With Serverless you only need to pay per actual usage. Quite simply, if you have a service that only is used by your customers during the day; for instance, you don’t have to pay for the time when your application doesn’t run.
Speed is always a big factor in any computing scenario. With traditional IT Infrastructure, you would need to provision sufficient computing power to ensure your applications run quickly. Serverless shifts this task away from developers and puts it on the providers’ shoulders. You can, with most providers, configure memory as per your functions’ requirements, and pay only for execution time.
Reliability and Availability
Say, you’re a startup with a novel product. You have no way of knowing how well it is going to be received. What if there is a sudden spurt in demand? In a traditional IT setting, you would have to run the risk of over-provisioning just to ensure your servers can meet unanticipated demand. With Serverless, you can go ahead and release your function, without worrying about availability.
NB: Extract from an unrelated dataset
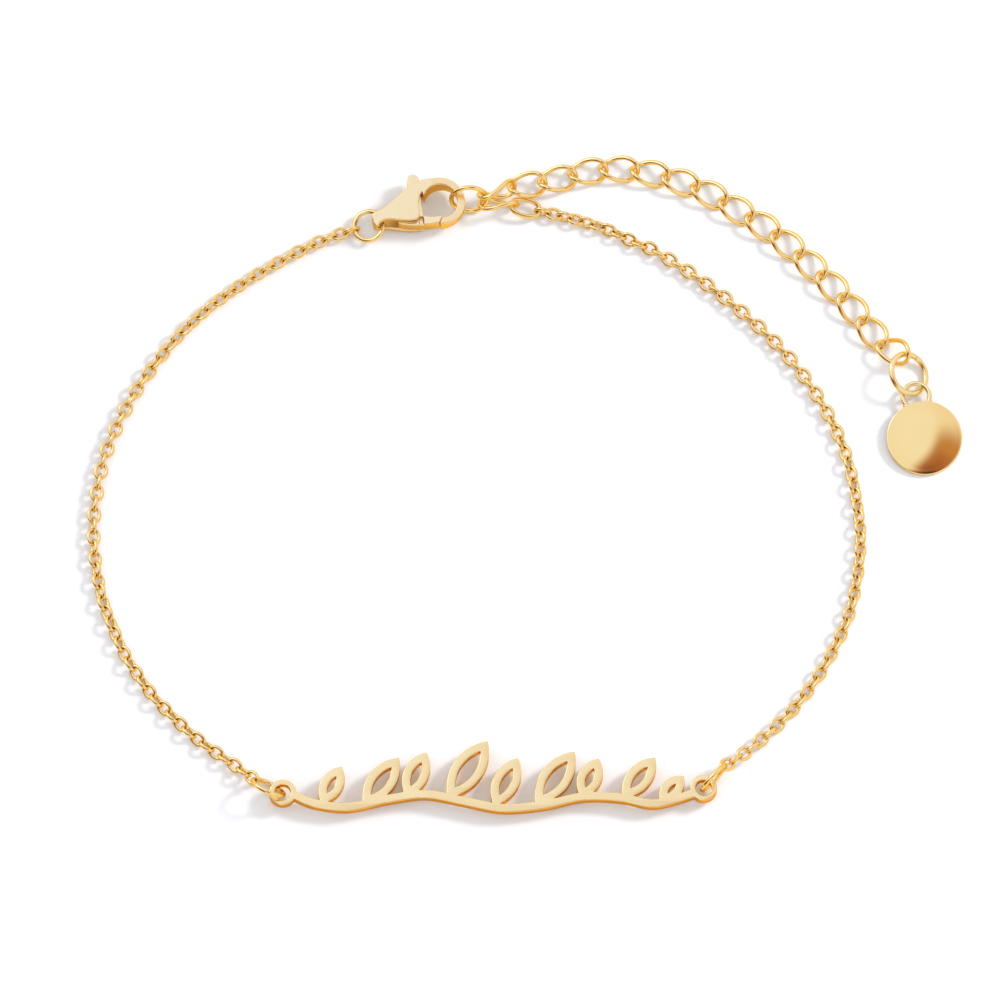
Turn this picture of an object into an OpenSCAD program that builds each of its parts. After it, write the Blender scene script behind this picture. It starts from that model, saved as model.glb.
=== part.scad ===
// Fine chain bracelet lying closed on a flat surface: a pierced leaf-sprig plate between
// two runs of cable chain, a lobster clasp, a curb-link extender and a round tag.
// Millimetres, +Z up, X along the plate, origin under the middle of the whole outline.

/* [Pierced plate] */
// Thickness of the plate
plate_t = 0.85; // [0.7:0.05:0.85]
// Height of the plate's underside over the surface
plate_lift = 0.65; // [0.65:0.01:0.68]
// Width of the stem and of the leaf outlines
stroke_w = 0.7; // [0.55:0.01:0.8]
// Outer diameter of the eye at each end
eye_d = 2.23; // [2.1:0.01:2.24]
// Hole diameter of the eyes
eye_hole_d = 1.34; // [1.34:0.01:1.4]

/* [Fine chain] */
// Wire diameter of a fine link
fine_wire = 0.3; // [0.27:0.01:0.31]
// Outer length of a fine link
fine_l = 1.72; // [1.7:0.01:1.76]
// Outer width of a fine link
fine_w = 1.2; // [1.18:0.01:1.28]
// Distance from one fine link to the next
fine_pitch = 0.96; // [0.955:0.001:0.965]

/* [Extender chain] */
// Wire diameter of an extender link
curb_wire = 0.38; // [0.34:0.01:0.4]
// Outer length of an extender link
curb_l = 3.5; // [3.46:0.01:3.54]
// Outer width of an extender link
curb_w = 2.4; // [2.3:0.01:2.42]

/* [Rings] */
// Wire diameter of the rings at the plate, the clasp and the hook
ring_wire = 0.4; // [0.36:0.01:0.42]
// Outer diameter of the rings at the plate
plate_ring_d = 3.2; // [3.18:0.01:3.24]
// Outer diameter of the ring at the clasp's tail
clasp_ring_d = 2.9; // [2.86:0.01:2.94]
// Outer diameter of the ring held by the clasp
hook_ring_d = 3.4; // [3.36:0.01:3.44]
// Outer diameter of the open ring that carries the tag
end_ring_d = 3.9; // [3.86:0.01:3.94]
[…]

Autoscaling ensures you will always have the computing muscle you need regardless of the demands placed on your applications.
This is one of the main reasons for businesses like the streaming service Netflix going Serverless.
It’s not all roses with Serverless, there are several scenarios where this form of computing just isn’t feasible or cost-effective.
If there’s a consistent need to debug code, Serverless is not the best option, as it doesn’t lend itself to replicating its environment so you can see how your code would perform after it is deployed. With no visibility into the backend, and because your application is broken into smaller, discrete functions, the job of debugging is far more complicated.
If security is a big concern—which it majorly is for businesses handling sensitive data—Serverless makes it difficult to vet security, as you don’t have your own individual physical server. At any given time the provider is usually running code for multiple customers on one server; i.e. multi-tenancy.
It’s like many businesses using the same office; performance and security can be massively compromised.
Not for marathoners
Serverless architecture is just not meant for long-running applications. Since providers charge for the actual time the application is running, long-running processes can end up costing significantly more than with a traditional infrastructure.
Not for cold starts
Code in a Serverless environment that ins’t running regularly needs to boot-up when it is requested. When a request is made for code that isn’t used regularly, it is referred to as a cold-start. Like an athlete before a race, it needs a warm up to get into a ready-to-go mode. This can delay response time.
Since your application depends on an external vendor for backend services, you are naturally reliant on the vendor. If for any reason you decide to make a vendor switch it can be difficult to re-set your Serverless architecture, since features and workflows vary from one vendor to another.